Current progress, challenges, and future prospects in composite cryogenic hydrogen storage tanks

Abstract Cryogenic hydrogen storage is essential for fostering a sustainable hydrogen economy and is pivotal in achieving global decarbonization targets. Its ability to efficiently store large quantities of hydrogen supports diverse applications across energy, industry, and transportation sectors. However, significant challenges persist, including hydrogen permeability, boil‐off losses, embrittlement, and insulation inefficiencies, which impede the widespread adoption of this technology. While previous studies have provided valuable insights into specific aspects of cryogenic hydrogen storage, a holistic understanding of these issues remains fragmented, with limited focus on the interplay between materials, system design, and operational performance. This review aims to bridge this knowledge gap by critically analyzing recent advancements in cryogenic hydrogen storage and identifying unresolved challenges that require further exploration. Adopting an integrative approach, this study synthesizes findings from various disciplines to provide a holistic perspective. It emphasizes advanced computational modeling, the development of novel materials with improved thermal and mechanical properties, and integrated system designs that address the complex nature of cryogenic storage.
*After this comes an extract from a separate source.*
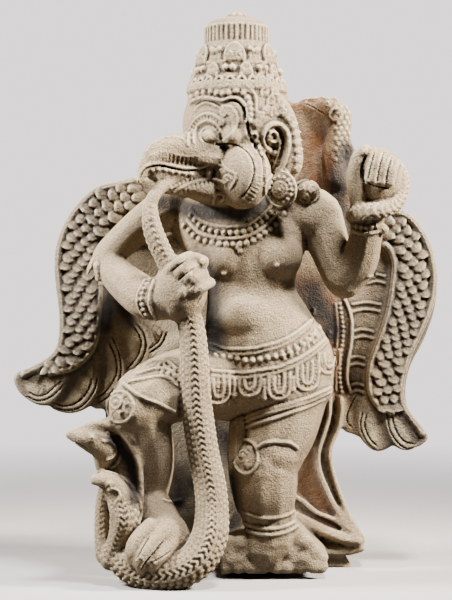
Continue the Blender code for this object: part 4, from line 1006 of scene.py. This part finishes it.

By highlighting research gaps and proposing innovative pathways, this review seeks to advance the field and accelerate the adoption of cryogenic hydrogen storage as a cornerstone technology for a sustainable energy future. Highlights Investigation of hydrogen permeation in composites and polymers for LH 2 storage. Heat leaks, ortho‐para conversion, and sloshing impact LH 2 boil‐off losses. Surface treatments enhance resistance to hydrogen embrittlement in materials. MLI insulation outperforms foam and bulk‐filled in cryogenic LH 2 storage.